◆ Stated task ◆
Within the material below, locate the line with "faces = disc(outer[0]) + disc(inner[0])" and the line with "bpy.data.objects.remove(obj)", then return those two lines and all lines between them, exactly as written.

◆ Raw data ◆
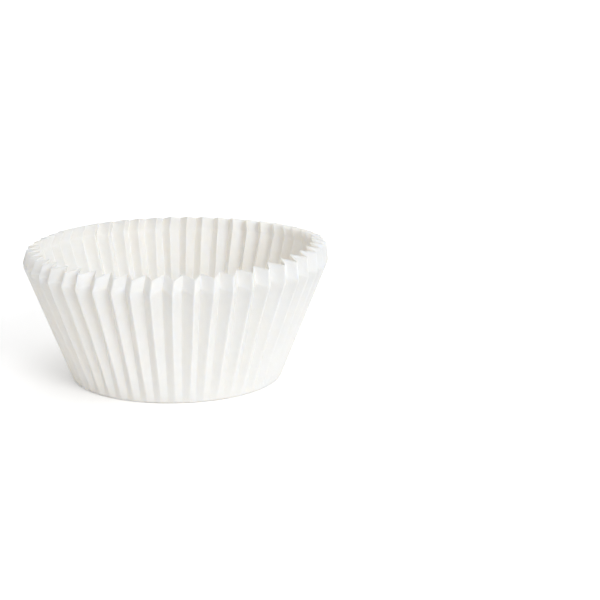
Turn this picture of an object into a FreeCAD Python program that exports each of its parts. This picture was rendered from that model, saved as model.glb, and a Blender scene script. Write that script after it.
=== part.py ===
import FreeCAD, Part
import math
import os

# A fluted paper baking cup. One round sheet of greaseproof paper is pressed between ribbed dies,
# which leaves a flat foot, a wall of flutes that opens outwards, and a short lip folded inwards.
# Millimetres, +Z up. The origin is the middle of the foot, on its underside, and the front of
# the cup faces -Y, with a flute's valley on the front line.

# Driving sizes
foot_diameter = 50.0       # where the line of the wall would meet the ground
mouth_diameter = 72.0      # across the flute ridges at the lip's fold, the widest place
fold_height = 27.9         # from the ground to the lip's fold
lip_height = 3.2           # from the lip's fold to the rim
lip_lean = 0.4             # how far the ridges lean inwards over the lip
corner_radius = 2.0        # of the bend between the foot and the wall
paper_thickness = 0.1
flute_count = 50           # evenly spaced, as the die's ribs are
crease_sharpness = 0.97    # 1 would be knife creases, and near 0 a plain wave
shoulder_share = 0.09      # of a flute, from the middle of a crease to the flat side beside it
low_row_share = 0.27       # how far up the wall the flutes are set out a second time
length_steps = 40          # steps in which a line up the paper is measured

# Sizes that follow from them
foot_radius = foot_diameter / 2
fold_radius = mouth_diameter / 2
wall_angle = math.atan2(fold_height, fold_radius - foot_radius)
corner_cut = corner_radius * math.tan(wall_angle / 2)
corner_path = corner_radius * wall_angle
flat_radius = foot_radius - corner_cut
wall_path = math.hypot(fold_radius - foot_radius, fold_height) - corner_cut
lip_path = math.hypot(lip_lean, lip_height)
sheet_radius = flat_radius + corner_path + wall_path + lip_path


def ridge_line(path):
    """Radius and height of the flute ridges, at a distance along the paper from the flat foot.

    The line is the corner's arc, then the straight wall up to the fold, then the straight lip.
    """
    if path <= corner_path:
        bend = path / corner_radius
        return flat_radius + corner_radius * math.sin(bend), corner_radius * (1 - math.cos(bend))
    left = corner_cut + path - corner_path
    if left <= corner_cut + wall_path:
        return foot_radius + left * math.cos(wall_angle), left * math.sin(wall_angle)
    share = (left - corner_cut - wall_path) / lip_path
    return fold_radius - share * lip_lean, fold_height + share * lip_height


def flute_depth(path):
    """Depth from ridge to valley that takes up the paper: half a flute of the flat sheet is the
    slope of a triangle, and half a flute of the ridge circle is its base."""
    radius, height = ridge_line(path)
    sheet = flat_radius + path
    return math.pi / flute_count * math.sqrt(max(sheet ** 2 - radius ** 2, 0))


def line_height(share, path):
    """Height of the line on the paper that runs inside the ridges by a share of the flute depth.

    Above the corner each short step along the line is as long as it was on the flat sheet. The
    valleys lean outwards less than the ridges do, so they rise further, and the rim is a zigzag.
    """
    if path <= corner_path:
        return ridge_line(path)[1]
    step = (path - corner_path) / length_steps
    radius, height = ridge_line(corner_path)
    radius -= share * flute_depth(corner_path)
    for i in range(length_steps):
        here = corner_path + (i + 1) * step
        moved = ridge_line(here)[0] - share * flute_depth(here) - radius
        radius += moved
        height += math.sqrt(max(step ** 2 - moved ** 2, 0))
    return height


def paper_point(turn, path):
    """Point on the middle of the paper. The turn counts flutes from the valley in front."""
    wave = math.asin(crease_sharpness * math.cos(2 * math.pi * turn)) / math.asin(crease_sharpness)
    share = (1 + wave) / 2
    radius = ridge_line(path)[0] - share * flute_depth(path)
    angle = 2 * math.pi * turn / flute_count
    height = line_height(share, path) + paper_thickness / 2
    return FreeCAD.Vector(radius * math.sin(angle), -radius * math.cos(angle), height)


def paper_normal(turn, path):
    """Outward direction of the paper, level with the ground's normal where the foot is flat."""
    if path == 0:
        return FreeCAD.Vector(0, 0, -1)
    step = 0.001
    above = min(path + step, corner_path + wall_path + lip_path)
    along = paper_point(turn + step, path) - paper_point(turn - step, path)
    upward = paper_point(turn, above) - paper_point(turn, path - step)
    return along.cross(upward).normalize()


def paper_ring(path, side):
    """Closed ring of points round the cup: six for each flute, three on its ridge's crease and
    three in its valley's. The side is 1 for the outer face of the paper and -1 for the inner."""
    turns = []
    for flute in range(flute_count):
        for middle in (flute, flute + 0.5):
            turns += [middle - shoulder_share, middle, middle + shoulder_share]
    reach = side * paper_thickness / 2
    return [paper_point(turn, path) + paper_normal(turn, path) * reach for turn in turns]


def triangle(a, b, c):
    return Part.Face(Part.makePolygon([a, b, c, a]))


def band(lower, upper):
    """Flat triangles between two rings, two for each pair of neighbouring points."""
    faces = []
    for i in range(len(lower)):
        j = (i + 1) % len(lower)
        faces.append(triangle(lower[i], lower[j], upper[j]))
        faces.append(triangle(lower[i], upper[j], upper[i]))
    return faces


def disc(ring):
    return [Part.Face(Part.makePolygon(ring + ring[:1]))]


def fluted_cup():
    """The pressed sheet as one closed solid: its outer face, its inner face and the cut edge."""
    rows = [
        0.0,
        corner_path / 2,
        corner_path,
        corner_path + low_row_share * wall_path,
        corner_path + wall_path,
        corner_path + wall_path + lip_path,
    ]
    outer = [paper_ring(path, 1) for path in rows]
    inner = [paper_ring(path, -1) for path in rows]
    faces = disc(outer[0]) + disc(inner[0])
    for side in (outer, inner):
        for lower, upper in zip(side, side[1:]):
            faces += band(lower, upper)
    faces += band(outer[-1], inner[-1])
    shell = Part.Shell(faces)
    shell.sewShape()
    return Part.Solid(Part.Shell(shell.Faces))


os.makedirs("parts", exist_ok=True)
cup = fluted_cup()
if cup.Volume < 0:
    cup.reverse()
cup.exportStep("parts/fluted_paper_cup.step")
print("solid", cup.isValid(), "closed", cup.isClosed(), "faces", len(cup.Faces))
print("volume mm3", round(cup.Volume, 2), "flat sheet across mm", round(2 * sheet_radius, 1))
print("box mm", cup.BoundBox)
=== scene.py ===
import math

import bpy
import numpy as np
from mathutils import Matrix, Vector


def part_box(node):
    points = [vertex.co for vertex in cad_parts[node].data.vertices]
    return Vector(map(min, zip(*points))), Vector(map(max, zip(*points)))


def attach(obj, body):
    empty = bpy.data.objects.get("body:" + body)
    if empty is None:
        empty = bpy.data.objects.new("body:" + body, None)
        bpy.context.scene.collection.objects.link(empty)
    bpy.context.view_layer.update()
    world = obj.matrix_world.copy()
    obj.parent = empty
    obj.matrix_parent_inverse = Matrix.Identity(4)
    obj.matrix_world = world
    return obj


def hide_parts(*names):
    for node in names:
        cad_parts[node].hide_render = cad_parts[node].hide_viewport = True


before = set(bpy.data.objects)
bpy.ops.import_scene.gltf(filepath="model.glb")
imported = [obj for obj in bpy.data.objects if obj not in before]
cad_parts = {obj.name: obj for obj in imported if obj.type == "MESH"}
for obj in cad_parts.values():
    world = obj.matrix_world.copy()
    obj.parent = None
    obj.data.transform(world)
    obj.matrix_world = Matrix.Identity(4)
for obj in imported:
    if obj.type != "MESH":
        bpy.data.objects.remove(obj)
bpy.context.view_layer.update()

# The pressed sheet: form
# One round sheet of greaseproof baking paper, pressed between ribbed dies into a flat foot and a
# wall of flutes. A second stroke of the press folds the top of the wall over as a short lip.
FLUTES = 50
FLUTE_SPREAD = 0.02
PAPER_THICKNESS = 0.0001
FOOT_RADIUS = 0.025
FOLD_HEIGHT = 0.0279
LIP_HEIGHT = 0.0032
LIP_LEAN = 0.0006
LIP_PUSH_RIGHT = 0.0003
LIP_PUSH_BACK = 0.0015
SHEET_OFF_CENTRE = 0.0003
LIP_STRETCH = 0.0013
LIP_STRETCH_BEARING = math.radians(78)
LIP_STRETCH_NARROWNESS = 6
CORNER_RADIUS = 0.0008
FOLD_BEND_RADIUS = 0.0012
LOW_SHARPNESS = 0.95
SHARPNESS_GAINED = 0.025
RIDGE_STEPS = 6000
lowest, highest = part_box("fluted_paper_cup")
FOLD_RADIUS = highest.x - PAPER_THICKNESS / 2

wall_angle = math.atan2(FOLD_HEIGHT, FOLD_RADIUS - FOOT_RADIUS)
lip_angle = math.pi / 2 + math.atan2(LIP_LEAN, LIP_HEIGHT)
corner_cut = CORNER_RADIUS * math.tan(wall_angle / 2)
fold_cut = FOLD_BEND_RADIUS * math.tan((lip_angle - wall_angle) / 2)
flat_radius = FOOT_RADIUS - corner_cut
corner_end = flat_radius + CORNER_RADIUS * wall_angle
wall_length = math.hypot(FOLD_RADIUS - FOOT_RADIUS, FOLD_HEIGHT) - corner_cut - fold_cut
fold_start = corner_end + wall_length
fold_end = fold_start + FOLD_BEND_RADIUS * (lip_angle - wall_angle)
sheet_radius = fold_end + math.hypot(LIP_LEAN, LIP_HEIGHT) - fold_cut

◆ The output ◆
    faces = disc(outer[0]) + disc(inner[0])
    for side in (outer, inner):
        for lower, upper in zip(side, side[1:]):
            faces += band(lower, upper)
    faces += band(outer[-1], inner[-1])
    shell = Part.Shell(faces)
    shell.sewShape()
    return Part.Solid(Part.Shell(shell.Faces))


os.makedirs("parts", exist_ok=True)
cup = fluted_cup()
if cup.Volume < 0:
    cup.reverse()
cup.exportStep("parts/fluted_paper_cup.step")
print("solid", cup.isValid(), "closed", cup.isClosed(), "faces", len(cup.Faces))
print("volume mm3", round(cup.Volume, 2), "flat sheet across mm", round(2 * sheet_radius, 1))
print("box mm", cup.BoundBox)
=== scene.py ===
import math

import bpy
import numpy as np
from mathutils import Matrix, Vector


def part_box(node):
    points = [vertex.co for vertex in cad_parts[node].data.vertices]
    return Vector(map(min, zip(*points))), Vector(map(max, zip(*points)))


def attach(obj, body):
    empty = bpy.data.objects.get("body:" + body)
    if empty is None:
        empty = bpy.data.objects.new("body:" + body, None)
        bpy.context.scene.collection.objects.link(empty)
    bpy.context.view_layer.update()
    world = obj.matrix_world.copy()
    obj.parent = empty
    obj.matrix_parent_inverse = Matrix.Identity(4)
    obj.matrix_world = world
    return obj


def hide_parts(*names):
    for node in names:
        cad_parts[node].hide_render = cad_parts[node].hide_viewport = True


before = set(bpy.data.objects)
bpy.ops.import_scene.gltf(filepath="model.glb")
imported = [obj for obj in bpy.data.objects if obj not in before]
cad_parts = {obj.name: obj for obj in imported if obj.type == "MESH"}
for obj in cad_parts.values():
    world = obj.matrix_world.copy()
    obj.parent = None
    obj.data.transform(world)
    obj.matrix_world = Matrix.Identity(4)
for obj in imported:
    if obj.type != "MESH":
        bpy.data.objects.remove(obj)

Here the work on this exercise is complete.